Here are some records. Copy each one exactly.

### Exercise input

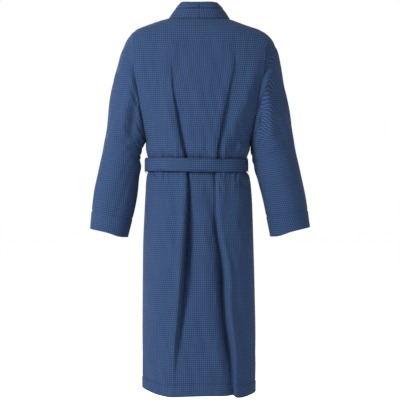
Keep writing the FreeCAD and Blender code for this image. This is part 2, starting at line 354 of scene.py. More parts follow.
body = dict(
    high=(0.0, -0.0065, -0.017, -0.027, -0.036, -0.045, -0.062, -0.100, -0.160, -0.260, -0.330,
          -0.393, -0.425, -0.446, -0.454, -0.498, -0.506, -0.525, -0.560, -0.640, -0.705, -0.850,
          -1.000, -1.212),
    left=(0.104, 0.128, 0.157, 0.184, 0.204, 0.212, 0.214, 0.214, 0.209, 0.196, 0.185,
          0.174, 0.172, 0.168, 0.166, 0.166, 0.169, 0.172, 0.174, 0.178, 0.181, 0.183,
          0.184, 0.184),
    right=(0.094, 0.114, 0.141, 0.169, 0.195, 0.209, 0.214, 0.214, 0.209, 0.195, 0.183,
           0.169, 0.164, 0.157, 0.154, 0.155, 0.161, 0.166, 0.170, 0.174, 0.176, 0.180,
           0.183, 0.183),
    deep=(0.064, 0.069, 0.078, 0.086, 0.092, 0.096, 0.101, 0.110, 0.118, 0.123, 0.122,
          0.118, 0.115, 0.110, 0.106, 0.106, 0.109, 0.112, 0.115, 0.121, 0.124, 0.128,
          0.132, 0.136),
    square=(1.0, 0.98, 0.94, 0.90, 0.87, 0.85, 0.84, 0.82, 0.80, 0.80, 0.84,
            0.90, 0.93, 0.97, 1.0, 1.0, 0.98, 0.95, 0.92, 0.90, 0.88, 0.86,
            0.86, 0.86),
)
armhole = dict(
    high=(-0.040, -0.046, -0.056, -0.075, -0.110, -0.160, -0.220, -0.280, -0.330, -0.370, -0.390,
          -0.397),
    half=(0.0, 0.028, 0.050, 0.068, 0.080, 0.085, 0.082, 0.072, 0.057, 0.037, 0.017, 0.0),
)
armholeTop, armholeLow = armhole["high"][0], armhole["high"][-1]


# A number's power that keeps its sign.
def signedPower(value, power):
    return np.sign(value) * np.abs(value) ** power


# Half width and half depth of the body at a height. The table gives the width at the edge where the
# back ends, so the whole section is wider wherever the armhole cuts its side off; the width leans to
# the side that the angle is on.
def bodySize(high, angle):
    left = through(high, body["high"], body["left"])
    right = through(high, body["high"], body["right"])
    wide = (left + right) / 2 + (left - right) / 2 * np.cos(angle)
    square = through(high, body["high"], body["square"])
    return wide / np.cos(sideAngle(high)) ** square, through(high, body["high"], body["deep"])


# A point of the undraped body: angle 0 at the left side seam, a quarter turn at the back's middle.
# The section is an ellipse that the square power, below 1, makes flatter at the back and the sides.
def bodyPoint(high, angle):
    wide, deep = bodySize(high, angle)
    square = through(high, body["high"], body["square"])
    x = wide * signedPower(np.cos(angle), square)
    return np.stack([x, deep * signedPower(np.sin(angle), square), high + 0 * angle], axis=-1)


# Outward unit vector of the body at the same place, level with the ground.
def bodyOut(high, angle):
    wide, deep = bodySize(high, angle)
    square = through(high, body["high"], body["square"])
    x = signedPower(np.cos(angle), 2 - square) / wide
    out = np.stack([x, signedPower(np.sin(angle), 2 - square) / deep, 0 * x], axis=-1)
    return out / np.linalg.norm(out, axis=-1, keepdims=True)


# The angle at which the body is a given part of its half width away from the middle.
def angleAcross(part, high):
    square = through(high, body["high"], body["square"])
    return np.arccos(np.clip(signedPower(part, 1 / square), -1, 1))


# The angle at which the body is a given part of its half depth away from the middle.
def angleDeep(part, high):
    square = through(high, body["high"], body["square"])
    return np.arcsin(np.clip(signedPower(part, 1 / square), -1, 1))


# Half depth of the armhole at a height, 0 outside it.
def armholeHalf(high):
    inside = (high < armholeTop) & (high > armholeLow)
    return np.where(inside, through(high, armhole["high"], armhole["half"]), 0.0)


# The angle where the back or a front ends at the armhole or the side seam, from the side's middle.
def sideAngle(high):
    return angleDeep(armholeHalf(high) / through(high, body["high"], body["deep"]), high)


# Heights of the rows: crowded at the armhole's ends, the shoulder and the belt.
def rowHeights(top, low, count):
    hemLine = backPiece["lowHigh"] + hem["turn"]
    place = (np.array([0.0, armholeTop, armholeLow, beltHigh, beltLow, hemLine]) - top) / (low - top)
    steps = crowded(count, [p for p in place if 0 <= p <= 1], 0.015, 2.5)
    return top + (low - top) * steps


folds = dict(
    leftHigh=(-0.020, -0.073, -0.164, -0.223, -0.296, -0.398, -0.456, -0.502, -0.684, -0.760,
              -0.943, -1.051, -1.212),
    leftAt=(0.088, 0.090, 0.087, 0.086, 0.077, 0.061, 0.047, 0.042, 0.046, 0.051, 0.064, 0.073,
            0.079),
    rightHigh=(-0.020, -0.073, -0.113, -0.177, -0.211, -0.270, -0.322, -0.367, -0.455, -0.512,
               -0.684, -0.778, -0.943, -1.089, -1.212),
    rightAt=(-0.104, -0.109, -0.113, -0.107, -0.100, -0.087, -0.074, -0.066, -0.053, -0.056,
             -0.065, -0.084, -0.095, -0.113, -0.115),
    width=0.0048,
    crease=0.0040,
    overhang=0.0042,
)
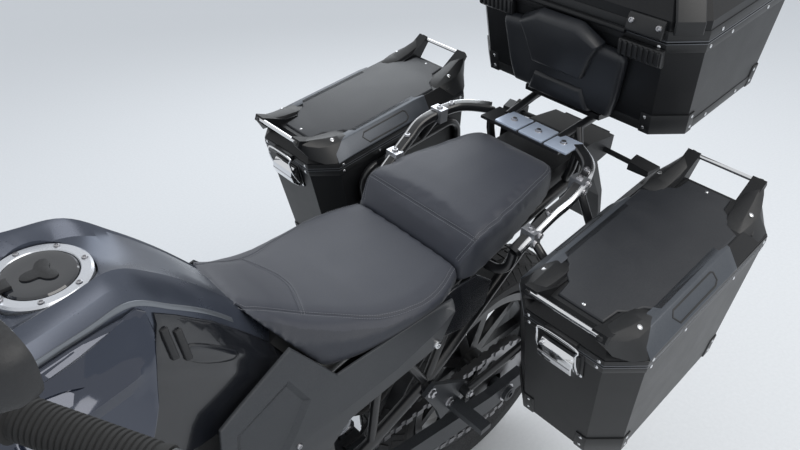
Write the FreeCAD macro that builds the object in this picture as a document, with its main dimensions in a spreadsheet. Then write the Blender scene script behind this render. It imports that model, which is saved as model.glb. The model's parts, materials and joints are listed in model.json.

######

# Task solution
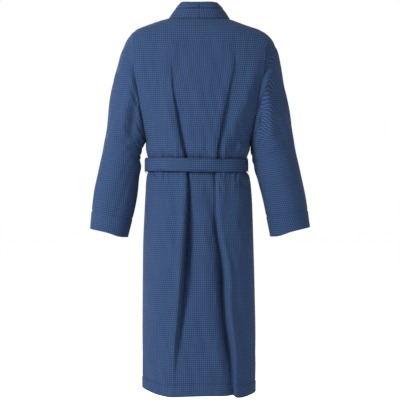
Keep writing the FreeCAD and Blender code for this image. This is part 2, starting at line 354 of scene.py. More parts follow.
body = dict(
    high=(0.0, -0.0065, -0.017, -0.027, -0.036, -0.045, -0.062, -0.100, -0.160, -0.260, -0.330,
          -0.393, -0.425, -0.446, -0.454, -0.498, -0.506, -0.525, -0.560, -0.640, -0.705, -0.850,
          -1.000, -1.212),
    left=(0.104, 0.128, 0.157, 0.184, 0.204, 0.212, 0.214, 0.214, 0.209, 0.196, 0.185,
          0.174, 0.172, 0.168, 0.166, 0.166, 0.169, 0.172, 0.174, 0.178, 0.181, 0.183,
          0.184, 0.184),
    right=(0.094, 0.114, 0.141, 0.169, 0.195, 0.209, 0.214, 0.214, 0.209, 0.195, 0.183,
           0.169, 0.164, 0.157, 0.154, 0.155, 0.161, 0.166, 0.170, 0.174, 0.176, 0.180,
           0.183, 0.183),
    deep=(0.064, 0.069, 0.078, 0.086, 0.092, 0.096, 0.101, 0.110, 0.118, 0.123, 0.122,
          0.118, 0.115, 0.110, 0.106, 0.106, 0.109, 0.112, 0.115, 0.121, 0.124, 0.128,
          0.132, 0.136),
    square=(1.0, 0.98, 0.94, 0.90, 0.87, 0.85, 0.84, 0.82, 0.80, 0.80, 0.84,
            0.90, 0.93, 0.97, 1.0, 1.0, 0.98, 0.95, 0.92, 0.90, 0.88, 0.86,
            0.86, 0.86),
)
armhole = dict(
    high=(-0.040, -0.046, -0.056, -0.075, -0.110, -0.160, -0.220, -0.280, -0.330, -0.370, -0.390,
          -0.397),
    half=(0.0, 0.028, 0.050, 0.068, 0.080, 0.085, 0.082, 0.072, 0.057, 0.037, 0.017, 0.0),
)
armholeTop, armholeLow = armhole["high"][0], armhole["high"][-1]


# A number's power that keeps its sign.
def signedPower(value, power):
    return np.sign(value) * np.abs(value) ** power


# Half width and half depth of the body at a height. The table gives the width at the edge where the
# back ends, so the whole section is wider wherever the armhole cuts its side off; the width leans to
# the side that the angle is on.
def bodySize(high, angle):
    left = through(high, body["high"], body["left"])
    right = through(high, body["high"], body["right"])
    wide = (left + right) / 2 + (left - right) / 2 * np.cos(angle)
    square = through(high, body["high"], body["square"])
    return wide / np.cos(sideAngle(high)) ** square, through(high, body["high"], body["deep"])


# A point of the undraped body: angle 0 at the left side seam, a quarter turn at the back's middle.
# The section is an ellipse that the square power, below 1, makes flatter at the back and the sides.
def bodyPoint(high, angle):
    wide, deep = bodySize(high, angle)
    square = through(high, body["high"], body["square"])
    x = wide * signedPower(np.cos(angle), square)
    return np.stack([x, deep * signedPower(np.sin(angle), square), high + 0 * angle], axis=-1)


# Outward unit vector of the body at the same place, level with the ground.
def bodyOut(high, angle):
    wide, deep = bodySize(high, angle)
    square = through(high, body["high"], body["square"])
    x = signedPower(np.cos(angle), 2 - square) / wide
    out = np.stack([x, signedPower(np.sin(angle), 2 - square) / deep, 0 * x], axis=-1)
    return out / np.linalg.norm(out, axis=-1, keepdims=True)


# The angle at which the body is a given part of its half width away from the middle.
def angleAcross(part, high):
    square = through(high, body["high"], body["square"])
    return np.arccos(np.clip(signedPower(part, 1 / square), -1, 1))


# The angle at which the body is a given part of its half depth away from the middle.
def angleDeep(part, high):
    square = through(high, body["high"], body["square"])
    return np.arcsin(np.clip(signedPower(part, 1 / square), -1, 1))


# Half depth of the armhole at a height, 0 outside it.
def armholeHalf(high):
    inside = (high < armholeTop) & (high > armholeLow)
    return np.where(inside, through(high, armhole["high"], armhole["half"]), 0.0)


# The angle where the back or a front ends at the armhole or the side seam, from the side's middle.
def sideAngle(high):
    return angleDeep(armholeHalf(high) / through(high, body["high"], body["deep"]), high)


# Heights of the rows: crowded at the armhole's ends, the shoulder and the belt.
def rowHeights(top, low, count):
    hemLine = backPiece["lowHigh"] + hem["turn"]
    place = (np.array([0.0, armholeTop, armholeLow, beltHigh, beltLow, hemLine]) - top) / (low - top)
    steps = crowded(count, [p for p in place if 0 <= p <= 1], 0.015, 2.5)
    return top + (low - top) * steps


folds = dict(
    leftHigh=(-0.020, -0.073, -0.164, -0.223, -0.296, -0.398, -0.456, -0.502, -0.684, -0.760,
              -0.943, -1.051, -1.212),
    leftAt=(0.088, 0.090, 0.087, 0.086, 0.077, 0.061, 0.047, 0.042, 0.046, 0.051, 0.064, 0.073,
            0.079),
    rightHigh=(-0.020, -0.073, -0.113, -0.177, -0.211, -0.270, -0.322, -0.367, -0.455, -0.512,
               -0.684, -0.778, -0.943, -1.089, -1.212),
    rightAt=(-0.104, -0.109, -0.113, -0.107, -0.100, -0.087, -0.074, -0.066, -0.053, -0.056,
             -0.065, -0.084, -0.095, -0.113, -0.115),
    width=0.0048,
    crease=0.0040,
    overhang=0.0042,
)
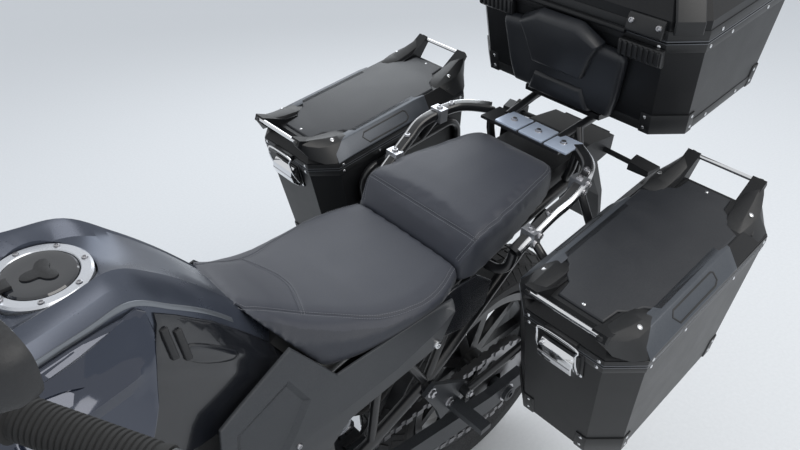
Write the FreeCAD macro that builds the object in this picture as a document, with its main dimensions in a spreadsheet. Then write the Blender scene script behind this render. It imports that model, which is saved as model.glb. The model's parts, materials and joints are listed in model.json.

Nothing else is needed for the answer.